Corbin is enrolled in supplemental certification programs after completing her masters of natural resources stewardship while working for Colorado State University’s Center for Environmental Management of Military Lands. She is the land rehabilitation and maintenance coordinator and responsible for identifying environmental and safety concerns in military training areas.
“The major concerns are erosion, flooding, and damage from military vehicles. Once identified, I create repair and maintenance projects. I frequently work outdoors and develop field projects, including taking pictures and measurements, collecting GPS data, and drawing up designs. In the office, I edit the GPS data, create GIS maps, and compose all field materials into a formal statement of work.”
In addition, Corbin works with heavy equipment operators, completes administrative tasks, and maintains safe training grounds for soldiers around the country. She enjoys spending as much time as possible outdoors, even in terrible weather. While stationed in Fort Polk, she experienced two hurricanes in quick succession and took charge of the cleanup efforts.
“We worked through approximately 200,000 acres with just 11 people not once, but twice. It was tiring and stressful, but it was also a great feeling to be a part of something much larger.”

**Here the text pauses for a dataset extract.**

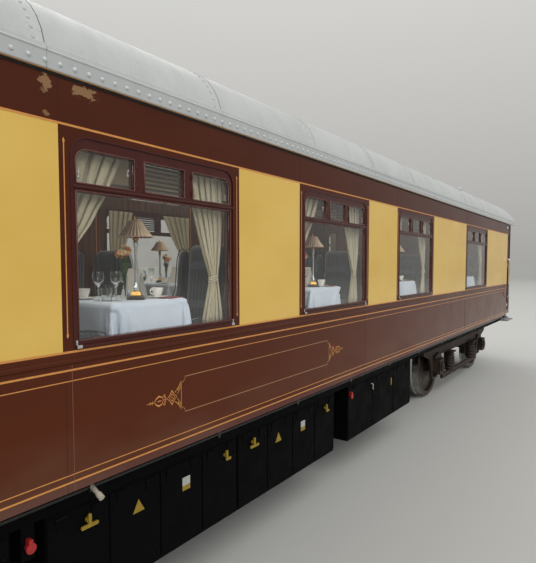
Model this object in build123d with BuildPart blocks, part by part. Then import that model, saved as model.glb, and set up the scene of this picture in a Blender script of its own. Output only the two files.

Corbin advises environmental science students to start early and find programs that align with their interests. She suggests seeking volunteer programs through nonprofits or the state’s Department of Environmental Protection to gain experience and start networking early. She also recommends looking for positions that match those interests and studying the job requirements to build the best résumé for the job. Corbin ends noting, “There is a place in environmental science for everybody and plenty of work to be done.”